Of course the view from this flat’s balcony was the main attraction when I first saw it. Previously inhabited by a couple, three young children and their domestic help, the flat was packed with lots of built in cupboards and beds and the general mess of family life. It wouldn’t be how I would do it up. And with three young children, it wasn’t in the neatest or cleanest state. But I thought, as I spoke to the previous owner and walked through the house, that it was loved. It was a happy flat.

And so this was how I had described the flat to friends - the view is amazing and it was well-loved. 

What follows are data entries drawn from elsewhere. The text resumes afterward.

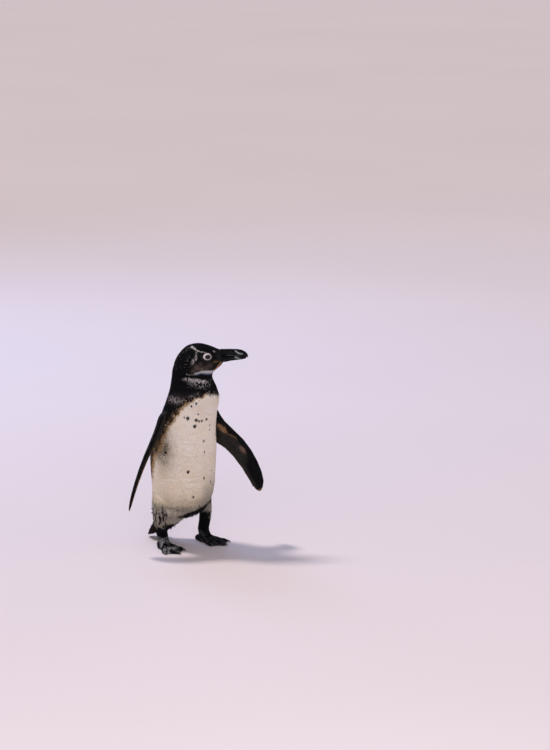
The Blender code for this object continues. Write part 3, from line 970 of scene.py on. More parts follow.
def plumage(points, normals, share):
    # every marking in its place, given how far a point belongs to each part
    colour = bodyMarks(points)
    _, left, up = bodyPlaces(points)
    onHead = smooth(0.342, 0.352, up) * smooth(0.3, 0.7, share["head"] + share["neck"])
    if onHead.any():
        colour = blended(colour, headMarks(points), onHead)
    colour = blended(colour, tailMarks(points), smooth(0.35, 0.65, share["tail"]))
    for side, sign in sides.items():
        here = left * sign > 0
        ragged = 0.006 * noiseAt(points, 0.007, 16)
        onLeg = smooth(0.35, 0.65, share["leg"] * here) * smooth(0.096, 0.082, up + ragged)
        onWing = smooth(0.35, 0.65, share["flipper"] * here)
        if onLeg.any():
            colour = blended(colour, legMarks(points, side), onLeg)
        if onWing.any():
            colour = blended(colour, wingMarks(points, normals, side), onWing)
    return colour


skinColours = plumage(skinPoints, skinNormals, skinShare)
print("markings painted")


def skinFinish():
    paint = Finish("bare hide under the coat", (0.3, 0.27, 0.24), 0.62)
    colour = paint.attribute("plumage", "Color")
    mottle = paint.grain(900.0, 2.0)
    paint.put("Base Color", paint.mix(mottle * 0.35, colour, (0.02, 0.018, 0.018)))
    paint.bumped(paint.grain(2600.0) + paint.cells(700.0), 0.0002, 0.6)
    return paint.material


def withAlpha(colour):
    return np.concatenate([colour, np.ones((len(colour), 1))], 1)


putAttribute(skinMesh, "plumage", withAlpha(skinColours), "FLOAT_COLOR")
showPiece("skin", skinMesh, skinFinish(), fleshNodes)

# the lie, length and stand of the coat at every point of the skin
coatLook = {
    "hemLift": 7.0,  # how much more the feathers stand out along the belly's hem
    "faceLength": 0.50,
    "bareRing": 0.94,
    "turn": 5.0,
    "spread": 0.18,
    "patch": 0.003,  # each feather's share of the map that the colours are kept on
}
billBase = {"ahead": 0.062, "up": 0.4180}


def layOfCoat():
    ahead, out, up = headPlaces(skinPoints)
    forward, left, _ = bodyPlaces(skinPoints)
    fromBill = (
        (ahead - billBase["ahead"])[:, None] * np.array(headAhead)
        + out[:, None] * np.array(headLeft)
        + (up - billBase["up"])[:, None] * np.array(upright)
    )
    onHead = skinShare["head"] * smooth(-0.040, 0.015, ahead)
    onHead *= smooth(0.384, 0.400, up + 0.25 * (ahead + 0.02))
    lie = unit(fromBill) * onHead[:, None] - np.array(upright) * (1 - onHead)[:, None]
    back = smooth(0.02, -0.05, forward) * smooth(0.30, 0.10, up)
    backwards = (0.30 * back + 0.75 * smooth(0.11, 0.075, up)) * skinShare["trunk"]
    lie += np.array((0, 1.0, 0)) * backwards[:, None]
    onTail = skinShare["tail"][:, None]
    lie = lie * (1 - onTail) + np.array((0, 0.80, -0.60)) * onTail
    for side, sign in sides.items():
        along, lead, _ = flipperFrames[side][1]
        wing = (skinShare["flipper"] * (left * sign > 0))[:, None]
        lie = lie * (1 - wing) + (along - 0.22 * lead) * wing
    lie = relaxed(lie, skinEdges, 12)
    lie -= skinNormals * (lie * skinNormals).sum(1)[:, None]
    return unit(lie)


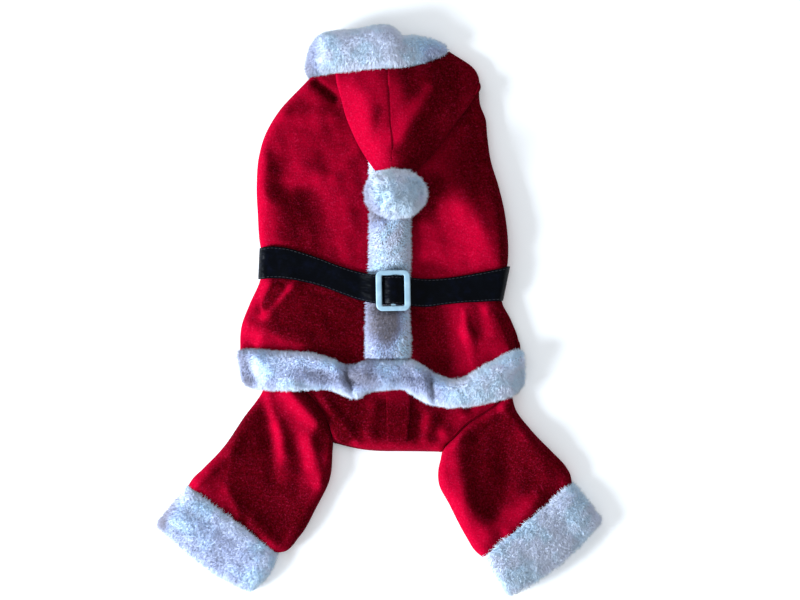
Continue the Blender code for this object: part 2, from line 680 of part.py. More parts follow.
def make_hood_half(name, table, ground):
    """Half of the hood's upper layer, from its rolled outer edge up to the centre seam."""
    left = table is HOOD_LEFT_ROWS
    grid = []
    for row in smooth_rows(table, 16):
        edge, seam = row[0:2], row[2:4]
        bow, foot, top = row[4:7]
        seam = seam - np.array([GAP if left else -GAP, 0])
        width = np.linalg.norm(seam - edge)
        along = (seam - edge) / width
        out = np.array([-along[1], along[0]]) * (1 if left else -1)
        rim = foot + HOOD_RIM
        low = math.sin(math.radians(ROLL_ANGLES[0]))
        line = []
        for angle in ROLL_ANGLES[:-1]:
            turn = math.radians(angle)
            inset = HOOD_ROLL * (1 - math.cos(turn))
            climb = (math.sin(turn) - low) / (1 - low)
            line.append((inset, foot + (rim - foot) * climb, climb**2))
        for share in HOOD_SHARES:
            inset = HOOD_ROLL + (width - HOOD_ROLL) * share
            climb = min(1.0, share / HOOD_SHARES[-2])
            line.append((inset, rim + (top - rim) * (1 - (1 - climb) ** 1.7), 1.0))
        points = []
        for inset, height, weight in line:
            share = inset / width
            x, y = edge + along * inset + out * bow * 4 * share * (1 - share)
            points.append((x, y, height + relief(HOOD_FOLDS, x, y) * weight))
        grid.append(points if left else points[::-1])
    return shell(name, raise_over(np.array(grid), ground, GAP, 2), WALL, "fleece")


def make_belt(ground):
    """The belt, with its rise over the buckle's centre bar. Also gives the height that the buckle's frame lies at."""
    rows = np.array(BELT_ROWS)
    upper, lower, ends = rows[:, 0:2], rows[:, 2:4], rows[:, 4]
    grid = np.zeros((5, len(rows), 3))
    for j, share in enumerate(np.linspace(0, 1, 5)):
        grid[j, :, :2] = upper + (lower - upper) * share
        for i, (x, y) in enumerate(grid[j, :, :2]):
            bed = ground.top_near(x, y, 3.5) + GAP + BELT_WALL * 1.1
            grid[j, i, 2] = ends[i] if ends[i] else bed
    beside = np.abs(rows[:, 0] - BUCKLE_X) < BUCKLE_WIDE * 0.75
    level = grid[:, beside, 2].max()
    grid[:, beside, 2] = level
    frame_z = level + GAP
    rise = GAP + CENTRE_BAR_THICK + GAP + BELT_WALL + 0.4
    for i, x in enumerate(rows[:, 0]):
        away = abs(x - BUCKLE_X) - CENTRE_BAR / 2 - 1.5
        reach = BUCKLE_WIDE / 2 - BUCKLE_BAR - CENTRE_BAR / 2 - 1.8
        grid[:, i, 2] += rise * max(0.0, 1 - max(0.0, away) / reach)
    return shell("belt", grid, BELT_WALL, "patent"), frame_z


def rounded_rectangle(spline_points, wide, tall, corner):
    """Corner arcs of a rectangle, four points each."""
    for quarter in range(4):
        centre_x = (wide / 2 - corner) * (1 if quarter in (0, 3) else -1)
        centre_y = (tall / 2 - corner) * (1 if quarter in (0, 1) else -1)
        for step in range(5):
            turn = math.radians(90 * quarter + 90 * step / 4)
            spline_points.append((centre_x + corner * math.cos(turn), centre_y + corner * math.sin(turn)))


def make_buckle(frame_z):
    """A flat rounded frame, and the low bar across its window that the belt runs over."""
    curve = bpy.data.curves.new("buckle_outline", "CURVE")
    curve.dimensions = "2D"
    curve.fill_mode = "BOTH"
    curve.extrude = (BUCKLE_THICK / 2 - BUCKLE_EDGE) * MM
    curve.bevel_depth = BUCKLE_EDGE * MM
    curve.bevel_resolution = 1
    window_wide = BUCKLE_WIDE - 2 * BUCKLE_BAR
    window_tall = BUCKLE_TALL - 2 * BUCKLE_END
    sizes = ((BUCKLE_WIDE, BUCKLE_TALL, BUCKLE_CORNER, -1), (window_wide, window_tall, BUCKLE_CORNER / 2, 1))
    for wide, tall, corner, inward in sizes:
        points = []
        shift = 2 * inward * BUCKLE_EDGE
        rounded_rectangle(points, wide + shift, tall + shift, corner)
        spline = curve.splines.new("POLY")
        spline.points.add(len(points) - 1)
        for point, (x, y) in zip(spline.points, points):
            point.co = (x * MM, y * MM, 0, 1)
        spline.use_cyclic_u = True
    outline = bpy.data.objects.new("buckle_outline", curve)
    bpy.data.collections["cutters"].objects.link(outline)
    bpy.context.view_layer.update()
    mesh = bpy.data.meshes.new_from_object(outline.evaluated_get(bpy.context.evaluated_depsgraph_get()))
    bpy.data.objects.remove(outline)
    mesh.name = "buckle"
    weld = bmesh.new()
    weld.from_mesh(mesh)
    bmesh.ops.remove_doubles(weld, verts=weld.verts, dist=1e-6)
    weld.to_mesh(mesh)
    weld.free()
    buckle = bpy.data.objects.new("buckle", mesh)
    mesh.materials.clear()
    mesh.materials.append(material("plastic"))
    buckle.location = (BUCKLE_X * MM, BUCKLE_Y * MM, (frame_z + BUCKLE_THICK / 2) * MM)
    buckle.rotation_euler = (0, 0, math.radians(BUCKLE_TURN))
    bpy.data.collections["dog_santa_suit"].objects.link(buckle)
    bpy.ops.mesh.primitive_cube_add(size=1)
    bar = bpy.context.object
    bar.name = "centre_bar"
    bar.scale = (CENTRE_BAR * MM, (window_tall + BUCKLE_END) * MM, CENTRE_BAR_THICK * MM)
    bar.location = (0, 0, (CENTRE_BAR_THICK - BUCKLE_THICK) / 2 * MM + BAR_LIFT * MM)
    bar.parent = buckle
    bar.hide_render = True
    bar.display_type = "WIRE"
    for owner in list(bar.users_collection):
        owner.objects.unlink(bar)
    bpy.data.collections["cutters"].objects.link(bar)
    join = buckle.modifiers.new("centre_bar", "BOOLEAN")
    join.operation = "UNION"
    join.object = bar
    return buckle


def make_pompom(ground):
    """A lumpy ball of fur, pressed flat where it lies."""
    bpy.ops.mesh.primitive_uv_sphere_add(segments=24, ring_count=15, radius=1)
    ball = bpy.context.object
    ball.name = ball.data.name = "pompom"
    for owner in list(ball.users_collection):
        owner.objects.unlink(ball)
    bpy.data.collections["dog_santa_suit"].objects.link(ball)
    bed = max(ground.top_near(POMPOM_X + dx, POMPOM_Y + dy, 4) for dx in (-16, 0, 16) for dy in (-12, 0, 12)) + GAP
    for vertex in ball.data.vertices:
        x, y, z = vertex.co
        round_it = math.atan2(y, x)
        lump = 1 + POMPOM_LUMP * math.sin(7 * round_it + 2 * z) * math.cos(5 * z + round_it) * (1 - z * z)
        sag = 1 - 0.06 * y
        place = Vector((x * POMPOM_WIDE / 2 * lump * sag, y * POMPOM_TALL / 2 * lump, z * POMPOM_HIGH / 2 * lump))
        place.z = max(place.z, -POMPOM_HIGH / 2 + POMPOM_PRESSED)
        vertex.co = (place + Vector((POMPOM_X, POMPOM_Y, bed + POMPOM_HIGH / 2 - POMPOM_PRESSED))) * MM
    ball.data.shade_smooth()
    ball.data.materials.append(material("fur"))
    return ball


def main():
    for old in list(bpy.data.objects):
        bpy.data.objects.remove(old)
    for name in ("dog_santa_suit", "cutters"):
        bpy.context.scene.collection.children.link(bpy.data.collections.new(name))
    belly, throat = make_lower_walls()
    legs = make_legs()
    seat = shell("seat_panel", panel_grid(SEAT_ROWS, 14, 9, SEAT_FOLDS), WALL, "fleece")
    make_cuff("cuff_left", CUFF_LEFT_ROWS, CUFF_LEFT_FOLDS)
    make_cuff("cuff_right", CUFF_RIGHT_ROWS, CUFF_RIGHT_FOLDS)
    lap = make_strip("seat_lap", SEAT_LAP_ROWS, 10, FLAT_SHARES[::2], Ground(seat), 4, "fleece")
    below = Ground(seat, lap, *legs)
    back = panel_grid(BACK_ROWS, 24, 17, BACK_FOLDS)
    back = shell("back_panel", raise_over(back, below, WALL * 1.3 + GAP, 5), WALL, "fleece")
    placket = make_strip("placket", PLACKET_ROWS, 30, (0, 0.1, 0.35, 0.65, 0.9, 1), Ground(back), 4)
    make_strip("hem_trim", HEM_ROWS, 34, FUR_SHARES, Ground(back, seat, lap, *legs), 7)
    belt, frame_z = make_belt(Ground(back, placket))
    make_buckle(frame_z)
    under = make_strip("hood_under", HOOD_UNDER_ROWS, 9, FLAT_SHARES, Ground(back, placket), 11, "fleece")
    brim_under = make_strip("brim_under", BRIM_UNDER_ROWS, 16, FUR_SHARES, None, 0)
    make_strip("brim_upper", BRIM_ROWS, 26, FUR_SHARES, Ground(brim_under, throat), 3)
    hood_bed = Ground(back, placket, under, throat)
    make_hood_half("hood_left", HOOD_LEFT_ROWS, hood_bed)
    make_hood_half("hood_right", HOOD_RIGHT_ROWS, hood_bed)
    make_pompom(Ground(back, placket))


main()
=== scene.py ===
"""A small dog's Santa suit, dressed for its picture: fleece with its folds, plush trims, belt and buckle.

The tables are in millimetres. +Y points to the head, +Z is the back of the suit, and -X is the wearer's left.
"""

import json
import math
from collections import namedtuple

import bmesh
import bpy
import numpy as np
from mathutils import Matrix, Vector, noise
from mathutils.bvhtree import BVHTree

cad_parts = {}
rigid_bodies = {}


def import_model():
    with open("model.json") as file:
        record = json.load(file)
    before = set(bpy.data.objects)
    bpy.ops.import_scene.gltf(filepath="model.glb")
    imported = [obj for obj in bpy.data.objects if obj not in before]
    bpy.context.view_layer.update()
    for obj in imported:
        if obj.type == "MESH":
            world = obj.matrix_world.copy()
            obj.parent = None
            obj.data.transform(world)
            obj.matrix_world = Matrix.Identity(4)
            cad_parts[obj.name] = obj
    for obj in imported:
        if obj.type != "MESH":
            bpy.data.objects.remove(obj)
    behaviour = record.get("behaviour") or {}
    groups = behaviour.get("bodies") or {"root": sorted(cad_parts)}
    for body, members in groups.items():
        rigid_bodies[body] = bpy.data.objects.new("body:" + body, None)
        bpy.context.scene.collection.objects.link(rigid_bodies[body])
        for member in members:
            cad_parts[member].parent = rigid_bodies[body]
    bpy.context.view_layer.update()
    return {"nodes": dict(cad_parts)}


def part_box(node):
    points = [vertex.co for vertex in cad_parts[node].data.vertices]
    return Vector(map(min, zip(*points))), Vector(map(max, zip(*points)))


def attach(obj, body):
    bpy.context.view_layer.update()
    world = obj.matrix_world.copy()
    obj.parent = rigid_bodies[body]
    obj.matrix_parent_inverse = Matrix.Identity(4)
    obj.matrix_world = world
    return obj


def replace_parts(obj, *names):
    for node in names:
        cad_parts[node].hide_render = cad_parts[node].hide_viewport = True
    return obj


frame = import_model()

MM = 0.001
WALL = 2.0  # fleece with its nap
GAP = 0.3  # between pieces that meet
ROLL = 8.0  # how far in a rolled side edge reaches
ROLL_LOW = -45.0  # degrees that a rolled edge has turned by at its foot
ROLLED = 9  # columns in a rolled edge
BED = WALL + GAP  # where the foot of a rolled edge meets the lower wall
LAP = 2 * WALL + 1.5 * GAP  # an upper wall that lies flat on the lower one
STEP = 1.7  # between points of the fleece
SEAT_STEP = 2.2
STRIP_STEP = 2.0
CUFF_STEP = 1.8
THROAT_ROWS = 14
THROAT_COLUMNS = 64
TOUCHING = 1e-6  # metres within which points are one

HIP_CORNER_ROW = 2  # the row of the seat where the hip seams start
SEAM_REACH = 26.0  # how far the first rows of a leg follow the seam
SEAM_ROUND = 5.0
SEAM_STEP = 2
SEAM_ROWS = 6  # from the first row of a leg to the one that shows which way it runs

# The placket and the buckle on it
PLACKET_LEFT = -9.0
PLACKET_RIGHT = 27.0
BUCKLE_X = 11.8
BUCKLE_Y = 17.2
BUCKLE_WIDE = 29.6
BUCKLE_TALL = 35.0
BUCKLE_BAR = 5.2
BUCKLE_THICK = 3.0
CENTRE_BAR = 4.0
CENTRE_BAR_THICK = 1.8
BUCKLE_CORNER = 4.5
BUCKLE_ROUND = 1.1
BUCKLE_END = 4.4
BUCKLE_TURN = 1.0  # degrees
BAR_LIFT = 0.05

# The hood's rolled outer edge
HOOD_ROLL = 6.0
HOOD_TILT = 48.0  # degrees that the roll has turned by where the face goes on
HOOD_RIM = 7.0
HOOD_CROWN = 1.7  # how quickly the hood rises from its roll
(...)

Today I share one of Robert Browning’s most popular short poem from his 1855 collection Men and Women. Browning had a long and serious career as a poet and writer. His long form poem “The Ring and the Book” is a standard text for any student of Victorian writing. But he was probably outshone by his wife Elizabeth Barrett Browning in her time. She was 6 years his senior, and despite being semi invalid, was known for her work in both poetry and slavery abolition. Her sonnets were maybe the equivalent of a today’s chart-topping love songs. 

This poem “My Star” by Browning (1812-1889) can be read with reference to any manifestation of love - romantic, familial, or as above, a well-loved flat. But it is not a possessive love. Rather, while the singularity and devotion of the lover’s gaze is key, we read by the end it is also the beloved’s action having “opened its soul to me”.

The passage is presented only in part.